> _PROVIDED MATERIAL_
___

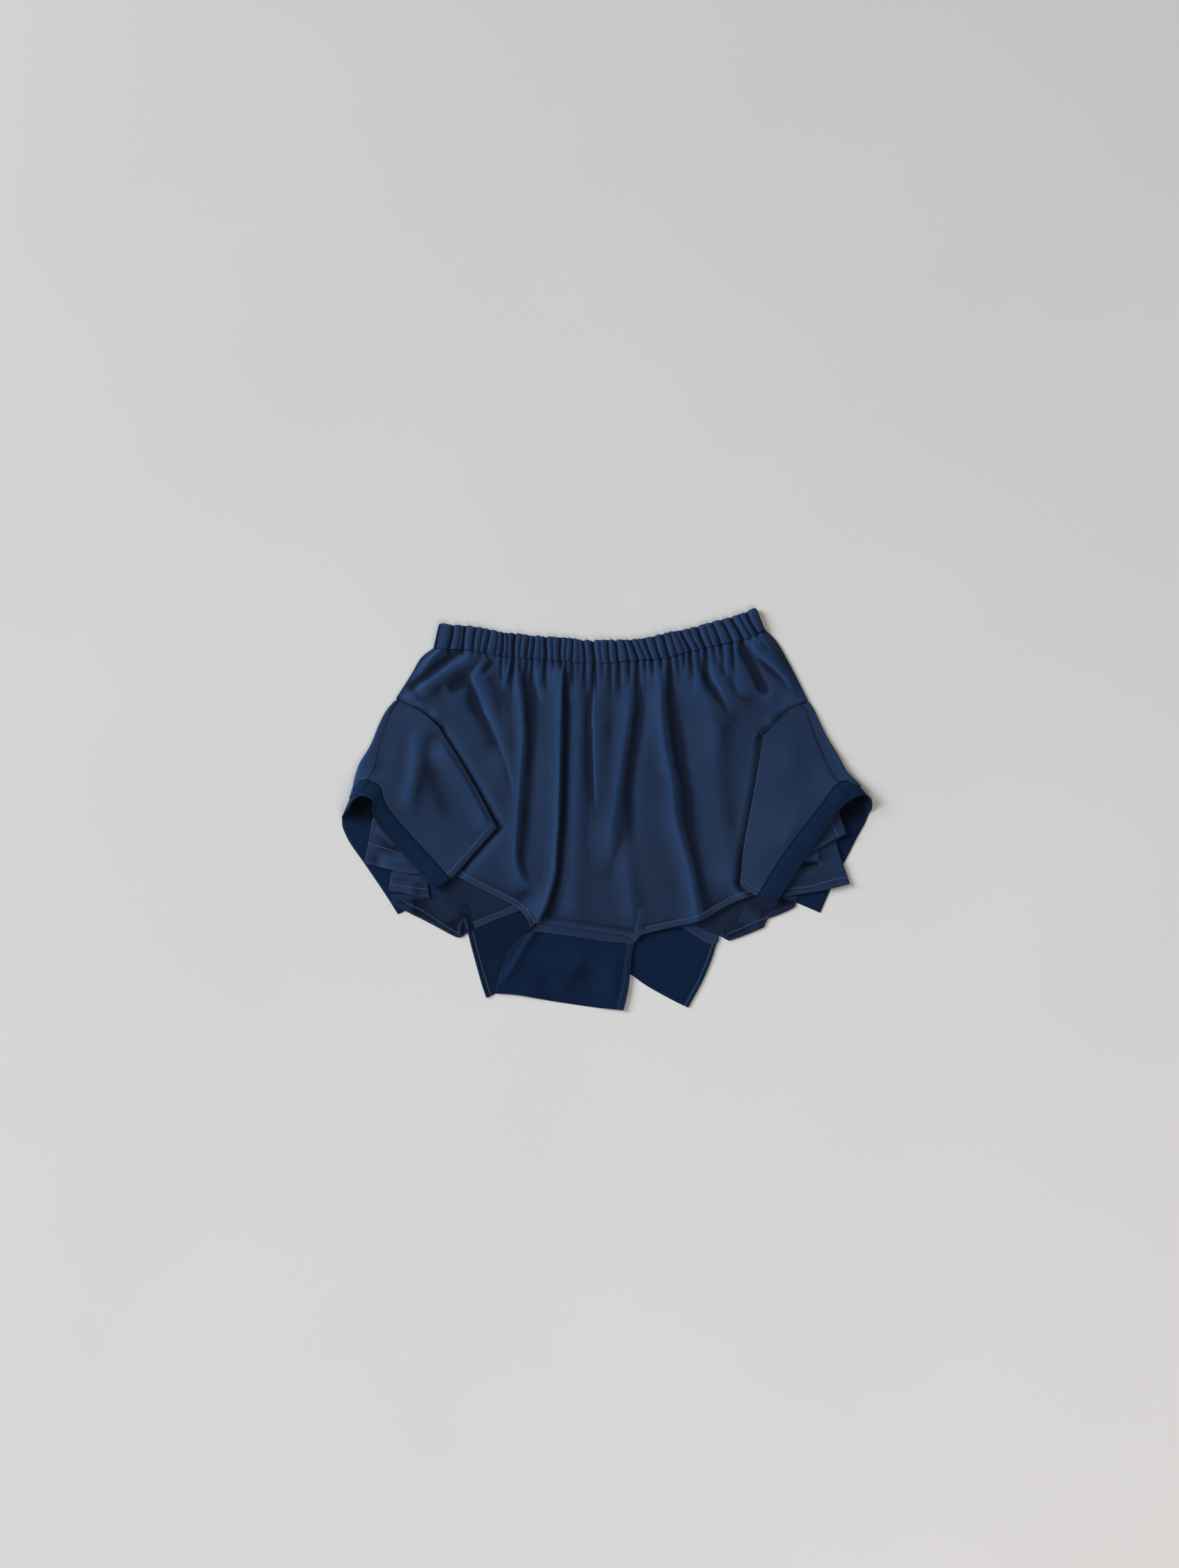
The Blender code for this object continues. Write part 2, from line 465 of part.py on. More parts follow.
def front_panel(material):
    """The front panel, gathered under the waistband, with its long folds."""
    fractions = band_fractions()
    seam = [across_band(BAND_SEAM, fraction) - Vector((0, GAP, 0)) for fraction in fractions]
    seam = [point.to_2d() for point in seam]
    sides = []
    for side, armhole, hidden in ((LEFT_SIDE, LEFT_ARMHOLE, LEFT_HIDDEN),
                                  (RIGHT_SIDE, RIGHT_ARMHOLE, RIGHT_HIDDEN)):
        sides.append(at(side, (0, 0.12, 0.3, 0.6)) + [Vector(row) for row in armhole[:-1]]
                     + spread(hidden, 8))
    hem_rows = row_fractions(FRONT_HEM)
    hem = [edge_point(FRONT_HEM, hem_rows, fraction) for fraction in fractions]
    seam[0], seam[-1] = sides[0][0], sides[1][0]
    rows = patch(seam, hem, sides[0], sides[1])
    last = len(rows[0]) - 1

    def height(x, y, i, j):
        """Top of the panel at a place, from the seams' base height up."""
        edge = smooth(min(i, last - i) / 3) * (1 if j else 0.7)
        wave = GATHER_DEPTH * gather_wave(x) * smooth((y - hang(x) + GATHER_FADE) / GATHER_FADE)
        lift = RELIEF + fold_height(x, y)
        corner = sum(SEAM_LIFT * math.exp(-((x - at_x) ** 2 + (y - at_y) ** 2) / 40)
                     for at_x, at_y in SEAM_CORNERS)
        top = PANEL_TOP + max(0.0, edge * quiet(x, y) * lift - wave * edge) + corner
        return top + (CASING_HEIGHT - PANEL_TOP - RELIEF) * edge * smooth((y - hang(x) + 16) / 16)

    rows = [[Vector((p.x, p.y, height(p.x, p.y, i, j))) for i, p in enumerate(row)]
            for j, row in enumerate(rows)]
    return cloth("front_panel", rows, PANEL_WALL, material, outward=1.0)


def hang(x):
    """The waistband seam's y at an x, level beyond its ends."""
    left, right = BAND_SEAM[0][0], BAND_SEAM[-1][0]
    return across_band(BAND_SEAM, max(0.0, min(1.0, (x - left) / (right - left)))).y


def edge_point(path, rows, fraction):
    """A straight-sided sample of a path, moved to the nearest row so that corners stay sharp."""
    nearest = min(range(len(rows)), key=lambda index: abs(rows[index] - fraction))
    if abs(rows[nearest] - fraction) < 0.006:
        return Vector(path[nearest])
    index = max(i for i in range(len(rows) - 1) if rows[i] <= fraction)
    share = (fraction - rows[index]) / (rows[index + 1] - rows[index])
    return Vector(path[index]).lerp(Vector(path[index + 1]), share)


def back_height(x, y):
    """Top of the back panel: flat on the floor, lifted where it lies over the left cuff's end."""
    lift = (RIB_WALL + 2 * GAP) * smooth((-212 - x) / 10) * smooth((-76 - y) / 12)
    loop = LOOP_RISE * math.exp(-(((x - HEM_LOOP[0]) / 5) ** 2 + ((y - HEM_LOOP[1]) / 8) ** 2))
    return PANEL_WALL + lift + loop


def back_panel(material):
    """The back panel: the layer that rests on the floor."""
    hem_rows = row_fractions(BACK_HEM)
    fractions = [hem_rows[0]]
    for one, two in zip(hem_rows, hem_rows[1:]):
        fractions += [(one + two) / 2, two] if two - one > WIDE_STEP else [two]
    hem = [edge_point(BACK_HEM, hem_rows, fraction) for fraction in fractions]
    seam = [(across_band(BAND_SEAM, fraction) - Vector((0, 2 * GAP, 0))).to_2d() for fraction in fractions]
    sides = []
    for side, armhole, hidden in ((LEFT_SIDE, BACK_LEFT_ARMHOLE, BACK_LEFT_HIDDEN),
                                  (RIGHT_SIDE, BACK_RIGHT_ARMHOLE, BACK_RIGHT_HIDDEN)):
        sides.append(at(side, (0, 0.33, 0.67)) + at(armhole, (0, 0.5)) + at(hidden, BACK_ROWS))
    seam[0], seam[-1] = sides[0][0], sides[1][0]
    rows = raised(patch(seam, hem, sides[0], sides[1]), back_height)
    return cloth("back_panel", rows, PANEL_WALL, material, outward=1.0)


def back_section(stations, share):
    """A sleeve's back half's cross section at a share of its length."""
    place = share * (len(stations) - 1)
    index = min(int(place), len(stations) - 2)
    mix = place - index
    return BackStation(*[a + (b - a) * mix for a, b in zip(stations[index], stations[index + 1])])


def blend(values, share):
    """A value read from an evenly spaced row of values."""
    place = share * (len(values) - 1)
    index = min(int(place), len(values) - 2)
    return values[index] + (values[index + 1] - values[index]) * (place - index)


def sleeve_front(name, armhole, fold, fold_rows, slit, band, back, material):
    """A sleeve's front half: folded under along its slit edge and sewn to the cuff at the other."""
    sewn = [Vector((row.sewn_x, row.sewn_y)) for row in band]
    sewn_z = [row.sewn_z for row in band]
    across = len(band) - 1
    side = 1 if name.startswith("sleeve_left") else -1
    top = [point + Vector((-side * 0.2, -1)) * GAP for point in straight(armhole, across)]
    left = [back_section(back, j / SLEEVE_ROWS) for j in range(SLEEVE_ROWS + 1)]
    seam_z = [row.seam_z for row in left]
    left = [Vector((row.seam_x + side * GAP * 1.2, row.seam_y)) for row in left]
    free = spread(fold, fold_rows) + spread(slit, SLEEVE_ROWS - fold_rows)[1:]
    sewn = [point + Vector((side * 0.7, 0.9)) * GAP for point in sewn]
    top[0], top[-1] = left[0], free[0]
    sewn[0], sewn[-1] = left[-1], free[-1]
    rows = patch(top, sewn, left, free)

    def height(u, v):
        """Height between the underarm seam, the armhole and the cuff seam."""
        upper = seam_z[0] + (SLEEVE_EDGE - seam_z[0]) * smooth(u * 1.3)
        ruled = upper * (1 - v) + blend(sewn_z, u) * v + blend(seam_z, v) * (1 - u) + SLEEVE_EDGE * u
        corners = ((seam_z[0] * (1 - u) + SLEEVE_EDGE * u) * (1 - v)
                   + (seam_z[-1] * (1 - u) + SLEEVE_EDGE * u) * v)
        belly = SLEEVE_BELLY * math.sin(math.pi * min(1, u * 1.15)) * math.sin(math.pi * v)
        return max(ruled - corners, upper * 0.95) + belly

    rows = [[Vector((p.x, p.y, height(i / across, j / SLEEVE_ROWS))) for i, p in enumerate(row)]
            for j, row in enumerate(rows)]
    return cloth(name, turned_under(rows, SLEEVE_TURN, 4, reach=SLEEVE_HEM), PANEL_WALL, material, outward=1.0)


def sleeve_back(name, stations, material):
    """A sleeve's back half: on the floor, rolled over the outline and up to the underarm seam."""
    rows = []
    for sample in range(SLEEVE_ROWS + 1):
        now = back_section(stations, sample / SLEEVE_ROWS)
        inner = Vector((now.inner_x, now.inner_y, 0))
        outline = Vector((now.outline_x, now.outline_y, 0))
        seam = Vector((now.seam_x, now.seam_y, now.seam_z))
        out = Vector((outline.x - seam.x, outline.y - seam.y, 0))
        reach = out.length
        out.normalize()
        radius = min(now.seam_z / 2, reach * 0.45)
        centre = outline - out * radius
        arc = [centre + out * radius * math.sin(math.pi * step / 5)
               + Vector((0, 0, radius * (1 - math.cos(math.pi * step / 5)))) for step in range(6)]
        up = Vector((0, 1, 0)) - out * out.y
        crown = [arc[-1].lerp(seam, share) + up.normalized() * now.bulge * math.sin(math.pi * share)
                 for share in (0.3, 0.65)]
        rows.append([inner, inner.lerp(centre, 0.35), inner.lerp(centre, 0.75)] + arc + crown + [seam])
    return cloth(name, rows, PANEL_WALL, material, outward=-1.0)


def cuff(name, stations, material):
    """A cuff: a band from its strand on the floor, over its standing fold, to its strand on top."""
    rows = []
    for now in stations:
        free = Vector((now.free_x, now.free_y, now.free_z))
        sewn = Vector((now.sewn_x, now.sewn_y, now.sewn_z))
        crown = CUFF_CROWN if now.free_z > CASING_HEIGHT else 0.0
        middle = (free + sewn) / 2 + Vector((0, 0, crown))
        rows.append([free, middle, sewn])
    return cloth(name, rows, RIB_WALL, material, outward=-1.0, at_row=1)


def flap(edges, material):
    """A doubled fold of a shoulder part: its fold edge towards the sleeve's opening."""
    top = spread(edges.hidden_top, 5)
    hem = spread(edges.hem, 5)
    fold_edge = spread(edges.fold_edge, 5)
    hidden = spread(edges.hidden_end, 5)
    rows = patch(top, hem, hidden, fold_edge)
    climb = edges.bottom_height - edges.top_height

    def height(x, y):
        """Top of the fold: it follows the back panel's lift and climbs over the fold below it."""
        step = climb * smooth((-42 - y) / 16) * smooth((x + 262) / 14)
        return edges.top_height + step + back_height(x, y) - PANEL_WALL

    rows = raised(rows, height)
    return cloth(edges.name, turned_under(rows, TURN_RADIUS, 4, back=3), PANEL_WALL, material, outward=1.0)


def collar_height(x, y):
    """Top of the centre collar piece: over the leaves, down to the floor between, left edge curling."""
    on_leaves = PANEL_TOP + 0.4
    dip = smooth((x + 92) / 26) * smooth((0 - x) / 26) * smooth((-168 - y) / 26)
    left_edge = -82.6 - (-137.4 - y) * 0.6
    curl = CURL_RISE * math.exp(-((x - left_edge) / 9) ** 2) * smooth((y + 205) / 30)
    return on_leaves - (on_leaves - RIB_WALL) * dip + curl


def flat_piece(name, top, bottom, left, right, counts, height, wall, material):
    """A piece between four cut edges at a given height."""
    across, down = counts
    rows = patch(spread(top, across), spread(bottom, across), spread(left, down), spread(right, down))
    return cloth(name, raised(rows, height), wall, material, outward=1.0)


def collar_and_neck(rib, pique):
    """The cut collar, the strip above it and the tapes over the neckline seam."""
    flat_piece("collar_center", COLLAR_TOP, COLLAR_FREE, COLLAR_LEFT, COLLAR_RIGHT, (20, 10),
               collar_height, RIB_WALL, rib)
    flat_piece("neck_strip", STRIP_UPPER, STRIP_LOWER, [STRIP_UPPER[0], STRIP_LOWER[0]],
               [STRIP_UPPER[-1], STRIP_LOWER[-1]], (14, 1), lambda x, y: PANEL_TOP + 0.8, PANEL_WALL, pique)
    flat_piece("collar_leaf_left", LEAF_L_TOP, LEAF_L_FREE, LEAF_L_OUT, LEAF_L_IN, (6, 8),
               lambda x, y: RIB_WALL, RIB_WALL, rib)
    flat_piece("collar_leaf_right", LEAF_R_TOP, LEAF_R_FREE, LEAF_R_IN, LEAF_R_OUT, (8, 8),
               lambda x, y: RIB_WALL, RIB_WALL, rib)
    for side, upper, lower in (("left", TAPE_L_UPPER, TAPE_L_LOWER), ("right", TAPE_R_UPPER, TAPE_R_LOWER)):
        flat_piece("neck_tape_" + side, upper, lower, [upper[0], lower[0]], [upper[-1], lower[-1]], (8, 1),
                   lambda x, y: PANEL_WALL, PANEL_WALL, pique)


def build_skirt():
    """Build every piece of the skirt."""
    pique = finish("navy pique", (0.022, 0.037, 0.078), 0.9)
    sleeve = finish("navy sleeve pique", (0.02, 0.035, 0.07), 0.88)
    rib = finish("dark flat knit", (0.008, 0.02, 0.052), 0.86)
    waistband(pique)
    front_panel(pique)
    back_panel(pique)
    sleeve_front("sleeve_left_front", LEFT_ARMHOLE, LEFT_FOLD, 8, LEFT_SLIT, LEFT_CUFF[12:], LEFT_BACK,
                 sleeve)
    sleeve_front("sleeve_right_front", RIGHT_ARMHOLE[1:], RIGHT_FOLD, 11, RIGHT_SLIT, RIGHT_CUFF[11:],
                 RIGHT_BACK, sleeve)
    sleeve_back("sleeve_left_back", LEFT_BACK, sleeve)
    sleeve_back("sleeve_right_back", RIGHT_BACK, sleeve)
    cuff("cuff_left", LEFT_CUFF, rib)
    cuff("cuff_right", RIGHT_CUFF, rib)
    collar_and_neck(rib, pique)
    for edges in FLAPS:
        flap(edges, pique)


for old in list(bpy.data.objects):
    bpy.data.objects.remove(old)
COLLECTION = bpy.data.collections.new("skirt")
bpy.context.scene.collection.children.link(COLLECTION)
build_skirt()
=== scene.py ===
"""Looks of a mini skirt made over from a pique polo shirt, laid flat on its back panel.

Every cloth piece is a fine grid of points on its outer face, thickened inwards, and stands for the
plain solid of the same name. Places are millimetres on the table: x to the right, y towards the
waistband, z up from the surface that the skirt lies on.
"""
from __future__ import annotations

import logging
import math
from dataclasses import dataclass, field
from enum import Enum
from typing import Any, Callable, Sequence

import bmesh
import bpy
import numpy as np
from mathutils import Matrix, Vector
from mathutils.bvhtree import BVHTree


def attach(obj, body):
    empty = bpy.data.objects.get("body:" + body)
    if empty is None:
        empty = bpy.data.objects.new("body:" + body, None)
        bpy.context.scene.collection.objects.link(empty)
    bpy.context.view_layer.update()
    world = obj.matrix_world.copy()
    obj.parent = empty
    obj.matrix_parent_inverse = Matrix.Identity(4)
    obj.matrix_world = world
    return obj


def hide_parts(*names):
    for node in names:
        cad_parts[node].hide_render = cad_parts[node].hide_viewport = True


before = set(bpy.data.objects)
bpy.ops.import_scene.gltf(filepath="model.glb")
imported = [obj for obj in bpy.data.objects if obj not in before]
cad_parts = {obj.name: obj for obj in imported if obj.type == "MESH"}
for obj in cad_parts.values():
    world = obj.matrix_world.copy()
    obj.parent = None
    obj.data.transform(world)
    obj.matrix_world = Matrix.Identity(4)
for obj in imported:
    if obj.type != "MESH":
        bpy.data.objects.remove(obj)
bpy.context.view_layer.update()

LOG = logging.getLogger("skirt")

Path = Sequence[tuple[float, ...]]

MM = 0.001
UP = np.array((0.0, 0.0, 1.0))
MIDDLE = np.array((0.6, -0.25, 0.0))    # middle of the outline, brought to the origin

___

> _THE REQUEST_
Find "from mathutils import Matrix, Vector" in the data above, then repeat that line and all lines after it exactly, ending with the final line.

> _FULL ANSWER_
from mathutils import Matrix, Vector
from mathutils.bvhtree import BVHTree


def attach(obj, body):
    empty = bpy.data.objects.get("body:" + body)
    if empty is None:
        empty = bpy.data.objects.new("body:" + body, None)
        bpy.context.scene.collection.objects.link(empty)
    bpy.context.view_layer.update()
    world = obj.matrix_world.copy()
    obj.parent = empty
    obj.matrix_parent_inverse = Matrix.Identity(4)
    obj.matrix_world = world
    return obj


def hide_parts(*names):
    for node in names:
        cad_parts[node].hide_render = cad_parts[node].hide_viewport = True


before = set(bpy.data.objects)
bpy.ops.import_scene.gltf(filepath="model.glb")
imported = [obj for obj in bpy.data.objects if obj not in before]
cad_parts = {obj.name: obj for obj in imported if obj.type == "MESH"}
for obj in cad_parts.values():
    world = obj.matrix_world.copy()
    obj.parent = None
    obj.data.transform(world)
    obj.matrix_world = Matrix.Identity(4)
for obj in imported:
    if obj.type != "MESH":
        bpy.data.objects.remove(obj)
bpy.context.view_layer.update()

LOG = logging.getLogger("skirt")

Path = Sequence[tuple[float, ...]]

MM = 0.001
UP = np.array((0.0, 0.0, 1.0))
MIDDLE = np.array((0.6, -0.25, 0.0))    # middle of the outline, brought to the origin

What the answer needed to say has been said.